REQUIREMENT:
Return only the lines between the line holding "Reconstruct the object" and the line holding "import Sketcher", the two boundary lines included, exactly as they appear.

______

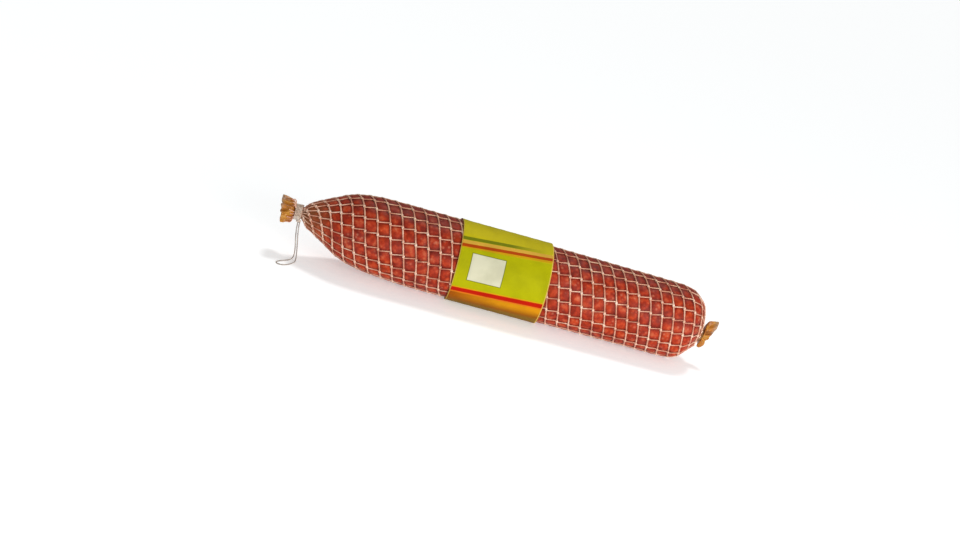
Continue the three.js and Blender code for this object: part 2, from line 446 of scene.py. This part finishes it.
stuffed = [point for point in CASING_OUTLINE if point[0] > MEAT_START_X]
mesh, place = spun(stuffed, CASING_STEPS, "stuffed_casing", CASING_SPACING)
u = np.interp(place[:, 0], casing_x, casing_u)
radius, angle = rounded(place)
full = ramp(radius, *PILLOW_SPAN)
pillow = pillow_at(u, angle)
coarse, fine = LUMP_SIZES
lumps = np.array([
    noise.noise(Vector(p) / coarse) + 0.5 * noise.noise(Vector(p) / fine) for p in place])
crease = mesh.attributes.new("crease", "FLOAT", "POINT")
crease.data.foreach_set("value", (1 - pillow).astype(np.float32))
lift = (PILLOW_HEIGHT * pillow - CREASE_DEPTH) * full + LUMP_HEIGHT * lumps * full
casing = put(mesh, on_casing(u, angle, lift))


def fitted(tree, value, low, high, to_low=0.0, to_high=1.0):
    """A value's range from low to high stretched to another one, clamped."""
    made = node(tree, "MapRange", {0: value, 1: low, 2: high, 3: to_low, 4: to_high})
    return made.outputs[0]


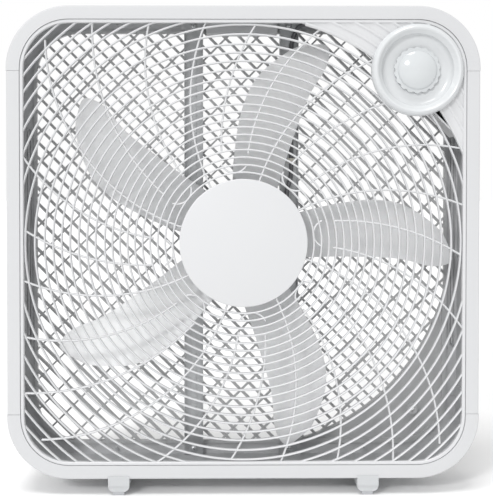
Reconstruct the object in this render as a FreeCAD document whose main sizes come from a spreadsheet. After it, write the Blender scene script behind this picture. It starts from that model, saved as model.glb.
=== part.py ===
import FreeCAD, Part
import math
import os
import Sketcher

# Box fan of the 20 inch class, in millimetres, built as a parametric document.
# Row frame: +X right, the air blows out of the front towards -Y, +Z up, origin at the
# middle of the footprint on the surface that the feet stand on.
# Each piece is drawn in a frame of its own: x to the right and z up from the fan's axis,
# and y straight back from the plane of the housing's front lip.

doc = FreeCAD.newDocument("box_fan")
sheet = doc.addObject("Spreadsheet::Sheet", "Sizes")


# ---------------------------------------------------------------- sizes and their formulas

class Size:
    """A number together with the spreadsheet formula that gives it."""

    def __init__(self, number, formula):
        self.number = number
        self.formula = formula

    def joined(self, other, sign, number, swapped=False):
        first, second = (as_size(other), self) if swapped else (self, as_size(other))
        return Size(number, f"({first.formula} {sign} {second.formula})")

    def __add__(self, other):
        return self.joined(other, "+", self.number + float(other))

    def __radd__(self, other):
        return self.joined(other, "+", float(other) + self.number, swapped=True)

    def __sub__(self, other):
        return self.joined(other, "-", self.number - float(other))

    def __rsub__(self, other):
        return self.joined(other, "-", float(other) - self.number, swapped=True)

    def __mul__(self, other):
        return self.joined(other, "*", self.number * float(other))

    def __rmul__(self, other):
        return self.joined(other, "*", float(other) * self.number, swapped=True)

    def __truediv__(self, other):
        return self.joined(other, "/", self.number / float(other))

    def __neg__(self):
        return Size(-self.number, f"(0 - {self.formula})")

    def __float__(self):
        return float(self.number)


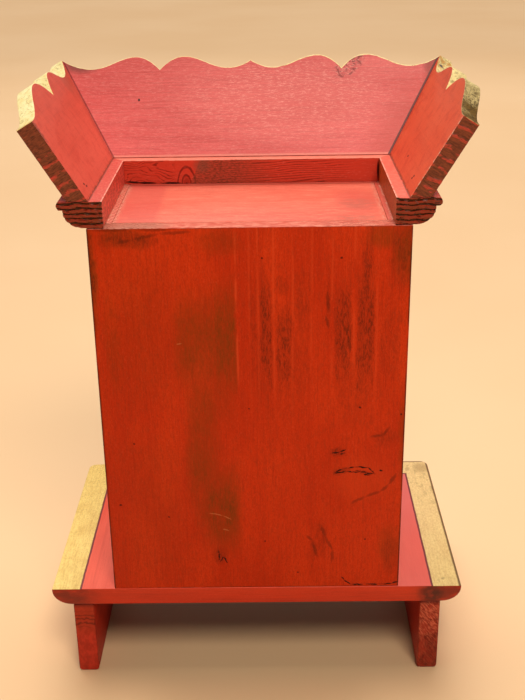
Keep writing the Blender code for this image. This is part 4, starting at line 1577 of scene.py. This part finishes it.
# %% Copy and round the boards
BOARDS = [
    ("back_board", "back_panel", BACK_RED, "cabinet_red_paint", 0.6),
    ("side_board_left", "side_panel_left", SIDE_REDS["left"], "cabinet_red_paint", 0.3),
    ("side_board_right", "side_panel_right", SIDE_REDS["right"], "cabinet_red_paint", 0.3),
    ("front_frame", "front_frame_panel", FRONT_RED, "cabinet_red_paint", 0.6),
    ("top_board", "tray_panel", TRAY_RED, "tray_red_paint", 0.15),
    ("base_board", "table_top_panel", TABLE_PAINT, "base_red_and_gold_paint", 0.5),
    ("foot_left", "foot_panel_left", FOOT_REDS["left"], "foot_red_paint", 0.8),
    ("foot_right", "foot_panel_right", FOOT_REDS["right"], "foot_red_paint", 0.8),
]
for node, name, material, slot, round_mm in BOARDS:
    piece = board_copy(node, name, material)
    soften(piece, round_mm * MM)
    fit(piece, node, slot)

# %% [markdown]
# ## Floor and light
# A plain pale floor and soft light show the shapes as in the photograph. A broad soft sun stands overhead. A
# panel beyond the cabinet gives the faces that look up a pale sheen, and a smaller lamp on the camera's side
# lights the back.

# %% Floor
FLOOR_SIZE = 40.0


def add_floor():
    mesh = bpy.data.meshes.new("floor")
    half = FLOOR_SIZE / 2
    corners = [(-half, -half, 0), (half, -half, 0), (half, half, 0), (-half, half, 0)]
    mesh.from_pydata(corners, [], [(0, 1, 2, 3)])
    paint = Finish("pale_floor")
    colour = paint.mix(paint.cloud((900, 900, 900), 0.3, 0.7), srgb(228, 192, 150), srgb(232, 198, 158))
    mesh.materials.append(paint.finish(colour, 0.5, 0.1, 0.55))
    floor = bpy.data.objects.new("floor", mesh)
    bpy.context.scene.collection.objects.link(floor)


add_floor()
print("floor is", FLOOR_SIZE, "m wide")


# %% Lamps
def add_lamp(name, kind, place, target, size, power, colour):
    """A soft lamp that faces the target. Size is in metres for a panel, and in degrees for a sun."""
    data = bpy.data.lights.new(name, kind)
    if kind == "SUN":
        data.angle = math.radians(size)
    else:
        data.shape = "SQUARE"
        data.size = size
    data.energy = power
    data.color = colour
    lamp = bpy.data.objects.new(name, data)
    aim = (Vector(target) - Vector(place)).to_track_quat("-Z", "Y")
    lamp.matrix_world = Matrix.Translation(place) @ aim.to_matrix().to_4x4()
    lamp.visible_camera = False
    bpy.context.scene.collection.objects.link(lamp)


LAMPS = [
    ("overhead_light", "SUN", (0.15, -0.9, 3.0), (0, 0, 0.3), 45.0, 3.0, (1.0, 0.91, 0.78)),
    ("far_light", "AREA", (0, -3.2, 2.0), (0, 0, 0.4), 2.0, 16.0, (1.0, 0.95, 0.88)),
    ("near_light", "AREA", (-0.5, 1.8, 2.6), (0, 0, 0.45), 1.0, 46.0, (1.0, 0.90, 0.76)),
]
for lamp in LAMPS:
    add_lamp(*lamp)
world = bpy.data.worlds.new("soft_room")
world.use_nodes = True
background = world.node_tree.nodes["Background"]
background.inputs["Color"].default_value = srgb(255, 240, 222)
background.inputs["Strength"].default_value = 0.10
bpy.context.scene.world = world
bpy.context.scene.view_settings.view_transform = "Standard"
print("lamps:", len(LAMPS))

______

EXERCISE RESULT:
Reconstruct the object in this render as a FreeCAD document whose main sizes come from a spreadsheet. After it, write the Blender scene script behind this picture. It starts from that model, saved as model.glb.
=== part.py ===
import FreeCAD, Part
import math
import os
import Sketcher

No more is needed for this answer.